→ **What you need to do**
Print, without altering anything, the lines from the one that holds "points = [vertex.co" to the one that holds "bpy.context.scene.collection.objects.link(empty)", inclusive. No other lines belong in the output.
= = =
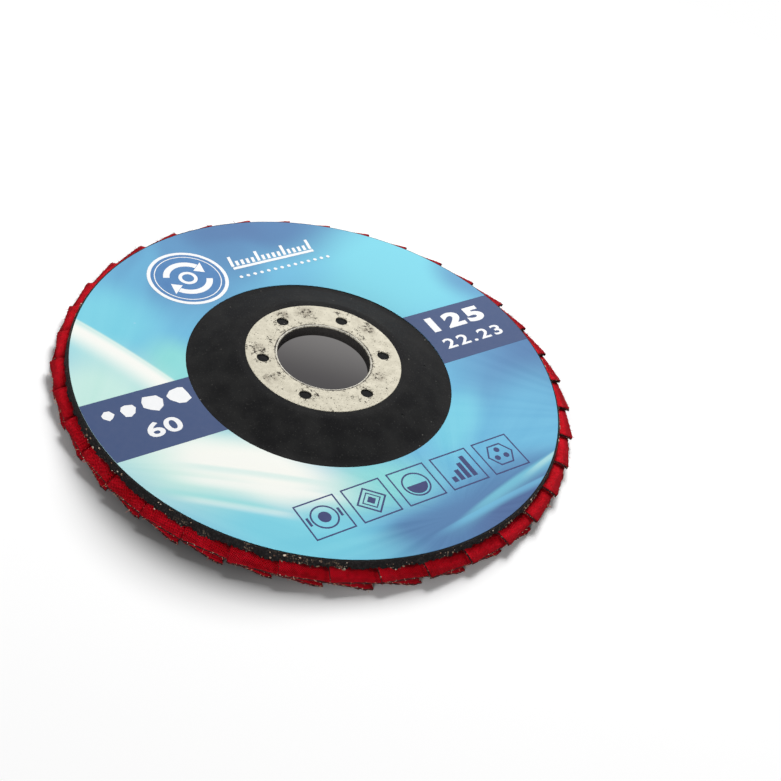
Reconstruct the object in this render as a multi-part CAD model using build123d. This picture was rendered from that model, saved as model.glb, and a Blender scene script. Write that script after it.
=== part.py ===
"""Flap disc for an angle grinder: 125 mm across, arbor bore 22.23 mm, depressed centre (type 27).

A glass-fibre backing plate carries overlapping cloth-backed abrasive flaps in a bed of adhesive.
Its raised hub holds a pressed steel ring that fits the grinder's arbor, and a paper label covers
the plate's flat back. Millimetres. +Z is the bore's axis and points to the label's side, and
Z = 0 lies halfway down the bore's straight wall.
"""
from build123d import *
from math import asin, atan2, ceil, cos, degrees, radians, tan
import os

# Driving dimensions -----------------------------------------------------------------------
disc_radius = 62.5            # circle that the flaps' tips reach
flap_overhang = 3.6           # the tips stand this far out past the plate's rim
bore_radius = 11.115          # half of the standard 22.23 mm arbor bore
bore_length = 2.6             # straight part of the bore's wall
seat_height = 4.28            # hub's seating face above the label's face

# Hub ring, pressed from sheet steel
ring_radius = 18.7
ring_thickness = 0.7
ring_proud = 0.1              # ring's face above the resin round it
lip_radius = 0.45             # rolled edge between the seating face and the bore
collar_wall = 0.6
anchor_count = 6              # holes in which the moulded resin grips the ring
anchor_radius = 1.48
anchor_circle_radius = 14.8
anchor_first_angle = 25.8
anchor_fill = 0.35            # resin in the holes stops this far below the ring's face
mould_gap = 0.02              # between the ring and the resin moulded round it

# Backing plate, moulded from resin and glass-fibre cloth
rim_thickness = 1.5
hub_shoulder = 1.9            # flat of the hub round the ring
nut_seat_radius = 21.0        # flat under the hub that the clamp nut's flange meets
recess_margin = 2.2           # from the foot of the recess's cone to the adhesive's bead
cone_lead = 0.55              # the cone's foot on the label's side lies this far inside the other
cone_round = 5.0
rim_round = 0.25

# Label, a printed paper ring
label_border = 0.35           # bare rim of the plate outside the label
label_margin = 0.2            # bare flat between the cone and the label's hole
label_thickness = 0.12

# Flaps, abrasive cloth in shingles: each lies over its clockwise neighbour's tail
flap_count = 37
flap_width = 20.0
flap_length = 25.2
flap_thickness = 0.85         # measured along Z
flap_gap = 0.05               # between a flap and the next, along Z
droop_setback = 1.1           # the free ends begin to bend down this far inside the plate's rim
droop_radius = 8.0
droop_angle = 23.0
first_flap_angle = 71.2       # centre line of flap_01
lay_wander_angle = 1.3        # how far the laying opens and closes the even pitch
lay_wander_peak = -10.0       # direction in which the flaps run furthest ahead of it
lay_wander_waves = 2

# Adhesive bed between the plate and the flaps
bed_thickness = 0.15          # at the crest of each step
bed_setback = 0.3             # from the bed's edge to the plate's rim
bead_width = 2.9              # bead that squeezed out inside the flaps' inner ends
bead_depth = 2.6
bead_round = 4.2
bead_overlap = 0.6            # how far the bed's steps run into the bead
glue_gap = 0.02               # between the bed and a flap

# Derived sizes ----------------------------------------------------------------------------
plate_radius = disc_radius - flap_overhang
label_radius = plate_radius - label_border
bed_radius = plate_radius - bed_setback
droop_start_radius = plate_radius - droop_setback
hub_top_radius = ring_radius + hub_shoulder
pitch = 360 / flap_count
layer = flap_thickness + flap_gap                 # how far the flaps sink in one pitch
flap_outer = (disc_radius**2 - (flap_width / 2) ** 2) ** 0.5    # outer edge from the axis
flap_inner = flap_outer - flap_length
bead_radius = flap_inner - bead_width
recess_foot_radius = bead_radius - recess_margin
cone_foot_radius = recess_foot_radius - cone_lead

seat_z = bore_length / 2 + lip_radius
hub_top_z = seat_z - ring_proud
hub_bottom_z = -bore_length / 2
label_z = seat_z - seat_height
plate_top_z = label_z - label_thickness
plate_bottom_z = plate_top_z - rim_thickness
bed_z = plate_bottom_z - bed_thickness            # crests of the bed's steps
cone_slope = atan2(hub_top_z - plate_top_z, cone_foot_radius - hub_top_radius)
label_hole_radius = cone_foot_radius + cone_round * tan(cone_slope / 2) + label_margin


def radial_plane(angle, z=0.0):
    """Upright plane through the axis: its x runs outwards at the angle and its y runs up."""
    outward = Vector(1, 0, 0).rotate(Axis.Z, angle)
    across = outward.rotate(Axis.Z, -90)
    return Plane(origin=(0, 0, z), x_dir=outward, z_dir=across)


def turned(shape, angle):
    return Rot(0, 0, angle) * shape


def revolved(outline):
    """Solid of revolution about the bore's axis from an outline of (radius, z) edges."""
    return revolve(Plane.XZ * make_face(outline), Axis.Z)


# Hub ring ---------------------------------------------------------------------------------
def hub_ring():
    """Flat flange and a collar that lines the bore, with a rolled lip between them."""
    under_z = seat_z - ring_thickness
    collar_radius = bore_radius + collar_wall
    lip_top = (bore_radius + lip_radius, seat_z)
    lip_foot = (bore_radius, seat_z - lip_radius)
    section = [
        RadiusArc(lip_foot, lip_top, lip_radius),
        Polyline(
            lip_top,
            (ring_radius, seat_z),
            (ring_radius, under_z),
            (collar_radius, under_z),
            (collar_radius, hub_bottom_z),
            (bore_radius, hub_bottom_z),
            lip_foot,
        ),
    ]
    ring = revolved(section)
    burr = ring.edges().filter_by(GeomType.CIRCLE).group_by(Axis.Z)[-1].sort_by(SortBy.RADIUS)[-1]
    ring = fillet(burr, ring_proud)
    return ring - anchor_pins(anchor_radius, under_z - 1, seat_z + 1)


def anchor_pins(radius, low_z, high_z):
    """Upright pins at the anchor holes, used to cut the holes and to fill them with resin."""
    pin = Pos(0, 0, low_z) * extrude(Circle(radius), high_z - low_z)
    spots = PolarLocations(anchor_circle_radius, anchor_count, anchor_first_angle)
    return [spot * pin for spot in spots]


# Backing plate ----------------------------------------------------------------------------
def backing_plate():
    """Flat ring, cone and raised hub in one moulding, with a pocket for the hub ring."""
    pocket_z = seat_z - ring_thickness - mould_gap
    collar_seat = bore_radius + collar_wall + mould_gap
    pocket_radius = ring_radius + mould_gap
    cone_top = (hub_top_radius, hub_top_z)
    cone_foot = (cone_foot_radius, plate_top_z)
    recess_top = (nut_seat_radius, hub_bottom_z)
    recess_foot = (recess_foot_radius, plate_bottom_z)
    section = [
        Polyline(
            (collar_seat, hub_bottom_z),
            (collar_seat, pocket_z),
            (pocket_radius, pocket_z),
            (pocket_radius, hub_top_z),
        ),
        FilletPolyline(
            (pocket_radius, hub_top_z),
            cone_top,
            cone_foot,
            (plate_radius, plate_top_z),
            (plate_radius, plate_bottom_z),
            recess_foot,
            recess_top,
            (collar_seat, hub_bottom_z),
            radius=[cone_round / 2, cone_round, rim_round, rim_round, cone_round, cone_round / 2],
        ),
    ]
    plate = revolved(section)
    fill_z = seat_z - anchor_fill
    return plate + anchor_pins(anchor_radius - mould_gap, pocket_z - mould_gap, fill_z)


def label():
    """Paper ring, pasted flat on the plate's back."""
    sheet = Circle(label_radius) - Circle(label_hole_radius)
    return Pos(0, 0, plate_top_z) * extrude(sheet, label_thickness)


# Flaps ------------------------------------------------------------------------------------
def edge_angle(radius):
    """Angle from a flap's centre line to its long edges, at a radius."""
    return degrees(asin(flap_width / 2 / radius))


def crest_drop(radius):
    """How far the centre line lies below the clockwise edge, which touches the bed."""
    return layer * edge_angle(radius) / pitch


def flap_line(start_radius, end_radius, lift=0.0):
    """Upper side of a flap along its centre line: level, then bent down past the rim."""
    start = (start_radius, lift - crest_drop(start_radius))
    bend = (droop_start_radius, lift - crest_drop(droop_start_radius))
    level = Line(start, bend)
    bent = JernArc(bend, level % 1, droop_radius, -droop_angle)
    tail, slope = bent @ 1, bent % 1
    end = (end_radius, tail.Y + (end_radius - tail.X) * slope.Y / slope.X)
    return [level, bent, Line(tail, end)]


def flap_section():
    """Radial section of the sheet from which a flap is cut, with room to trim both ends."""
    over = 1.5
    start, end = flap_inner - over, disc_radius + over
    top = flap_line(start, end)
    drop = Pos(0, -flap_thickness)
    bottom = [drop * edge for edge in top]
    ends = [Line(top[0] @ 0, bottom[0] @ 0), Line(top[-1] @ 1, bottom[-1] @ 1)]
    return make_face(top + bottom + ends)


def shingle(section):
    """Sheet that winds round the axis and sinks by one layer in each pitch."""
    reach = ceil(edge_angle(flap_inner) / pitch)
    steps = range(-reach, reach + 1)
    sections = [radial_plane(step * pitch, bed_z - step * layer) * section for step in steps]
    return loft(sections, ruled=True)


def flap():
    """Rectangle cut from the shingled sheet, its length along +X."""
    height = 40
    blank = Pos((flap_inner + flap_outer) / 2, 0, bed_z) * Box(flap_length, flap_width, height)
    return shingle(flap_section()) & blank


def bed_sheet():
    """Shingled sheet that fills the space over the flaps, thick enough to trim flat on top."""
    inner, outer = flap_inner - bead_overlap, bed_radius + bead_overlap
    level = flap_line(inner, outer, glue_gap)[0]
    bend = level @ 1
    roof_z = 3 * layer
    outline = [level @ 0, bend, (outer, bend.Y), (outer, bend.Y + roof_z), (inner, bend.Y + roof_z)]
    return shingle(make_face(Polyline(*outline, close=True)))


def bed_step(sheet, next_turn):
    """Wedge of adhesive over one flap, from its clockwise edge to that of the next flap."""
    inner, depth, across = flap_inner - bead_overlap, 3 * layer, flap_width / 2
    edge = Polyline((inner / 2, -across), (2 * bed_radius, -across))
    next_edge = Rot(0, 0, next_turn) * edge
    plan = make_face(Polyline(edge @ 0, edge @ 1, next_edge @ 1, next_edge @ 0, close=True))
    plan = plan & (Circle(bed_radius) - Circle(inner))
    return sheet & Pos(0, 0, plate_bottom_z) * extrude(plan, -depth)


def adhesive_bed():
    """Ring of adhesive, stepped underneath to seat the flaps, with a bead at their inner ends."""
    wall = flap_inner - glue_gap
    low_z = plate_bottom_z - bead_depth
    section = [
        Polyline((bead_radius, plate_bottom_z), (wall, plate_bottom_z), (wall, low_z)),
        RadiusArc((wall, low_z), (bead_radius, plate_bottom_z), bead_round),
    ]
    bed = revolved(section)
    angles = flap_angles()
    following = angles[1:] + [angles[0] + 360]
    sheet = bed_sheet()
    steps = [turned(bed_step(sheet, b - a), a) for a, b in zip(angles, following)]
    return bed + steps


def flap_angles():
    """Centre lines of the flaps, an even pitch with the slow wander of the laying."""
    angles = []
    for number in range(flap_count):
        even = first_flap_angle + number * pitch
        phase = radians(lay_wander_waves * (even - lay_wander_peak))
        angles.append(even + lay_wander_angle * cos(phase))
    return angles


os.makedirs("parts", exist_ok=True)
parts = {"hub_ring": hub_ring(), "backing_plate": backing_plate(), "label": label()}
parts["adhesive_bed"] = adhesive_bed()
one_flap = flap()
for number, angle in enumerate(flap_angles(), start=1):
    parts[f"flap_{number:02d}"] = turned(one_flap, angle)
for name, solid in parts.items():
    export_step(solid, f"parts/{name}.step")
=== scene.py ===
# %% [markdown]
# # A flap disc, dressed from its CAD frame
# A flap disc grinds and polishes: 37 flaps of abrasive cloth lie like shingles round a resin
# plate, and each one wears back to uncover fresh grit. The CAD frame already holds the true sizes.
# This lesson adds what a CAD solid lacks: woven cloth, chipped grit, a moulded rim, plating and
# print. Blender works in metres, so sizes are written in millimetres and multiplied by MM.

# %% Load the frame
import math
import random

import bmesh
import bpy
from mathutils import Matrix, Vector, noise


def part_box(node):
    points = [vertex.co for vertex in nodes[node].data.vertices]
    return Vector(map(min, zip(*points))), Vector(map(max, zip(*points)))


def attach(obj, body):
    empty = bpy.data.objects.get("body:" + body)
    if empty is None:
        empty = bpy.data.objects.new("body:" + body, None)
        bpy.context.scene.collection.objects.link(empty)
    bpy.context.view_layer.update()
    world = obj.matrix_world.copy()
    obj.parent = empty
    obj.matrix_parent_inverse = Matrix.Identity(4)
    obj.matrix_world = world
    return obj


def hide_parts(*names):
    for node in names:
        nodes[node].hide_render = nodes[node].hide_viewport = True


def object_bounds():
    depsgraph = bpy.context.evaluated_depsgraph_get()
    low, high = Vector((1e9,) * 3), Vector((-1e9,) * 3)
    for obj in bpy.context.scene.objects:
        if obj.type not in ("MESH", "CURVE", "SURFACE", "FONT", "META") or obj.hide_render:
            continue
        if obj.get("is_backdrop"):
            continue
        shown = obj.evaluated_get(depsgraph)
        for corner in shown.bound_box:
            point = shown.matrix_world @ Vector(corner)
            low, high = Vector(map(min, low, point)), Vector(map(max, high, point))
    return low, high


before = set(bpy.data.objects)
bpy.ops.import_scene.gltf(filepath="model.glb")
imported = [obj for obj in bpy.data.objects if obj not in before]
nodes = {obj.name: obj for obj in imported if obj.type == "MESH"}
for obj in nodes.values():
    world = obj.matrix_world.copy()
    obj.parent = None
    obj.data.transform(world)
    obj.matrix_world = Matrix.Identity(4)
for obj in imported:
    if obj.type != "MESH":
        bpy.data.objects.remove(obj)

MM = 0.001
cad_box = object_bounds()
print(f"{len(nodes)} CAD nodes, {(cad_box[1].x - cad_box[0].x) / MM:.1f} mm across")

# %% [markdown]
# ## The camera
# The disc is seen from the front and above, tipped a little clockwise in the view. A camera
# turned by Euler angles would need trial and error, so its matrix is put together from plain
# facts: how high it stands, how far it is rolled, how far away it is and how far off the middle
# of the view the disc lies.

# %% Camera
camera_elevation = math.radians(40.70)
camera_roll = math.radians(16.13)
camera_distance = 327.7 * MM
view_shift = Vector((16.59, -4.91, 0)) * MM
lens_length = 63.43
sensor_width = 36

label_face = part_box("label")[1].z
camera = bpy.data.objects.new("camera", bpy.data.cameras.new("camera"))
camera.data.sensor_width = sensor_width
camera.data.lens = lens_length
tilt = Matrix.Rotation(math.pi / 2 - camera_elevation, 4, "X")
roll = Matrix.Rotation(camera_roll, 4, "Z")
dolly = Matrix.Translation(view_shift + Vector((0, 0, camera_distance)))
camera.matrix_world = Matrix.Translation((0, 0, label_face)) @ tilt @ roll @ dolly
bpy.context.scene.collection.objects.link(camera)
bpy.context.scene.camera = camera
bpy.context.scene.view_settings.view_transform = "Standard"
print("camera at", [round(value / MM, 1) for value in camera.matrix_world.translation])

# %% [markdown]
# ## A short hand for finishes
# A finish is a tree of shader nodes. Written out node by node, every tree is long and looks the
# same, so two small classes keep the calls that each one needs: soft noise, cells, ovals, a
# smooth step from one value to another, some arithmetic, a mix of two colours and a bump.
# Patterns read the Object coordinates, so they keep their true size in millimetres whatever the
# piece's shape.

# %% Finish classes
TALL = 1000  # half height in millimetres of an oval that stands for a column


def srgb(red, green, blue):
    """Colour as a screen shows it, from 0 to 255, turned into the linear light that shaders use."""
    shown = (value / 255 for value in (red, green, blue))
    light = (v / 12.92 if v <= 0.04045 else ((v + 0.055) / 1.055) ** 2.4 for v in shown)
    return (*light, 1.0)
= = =
→ **Finished answer**
    points = [vertex.co for vertex in nodes[node].data.vertices]
    return Vector(map(min, zip(*points))), Vector(map(max, zip(*points)))


def attach(obj, body):
    empty = bpy.data.objects.get("body:" + body)
    if empty is None:
        empty = bpy.data.objects.new("body:" + body, None)
        bpy.context.scene.collection.objects.link(empty)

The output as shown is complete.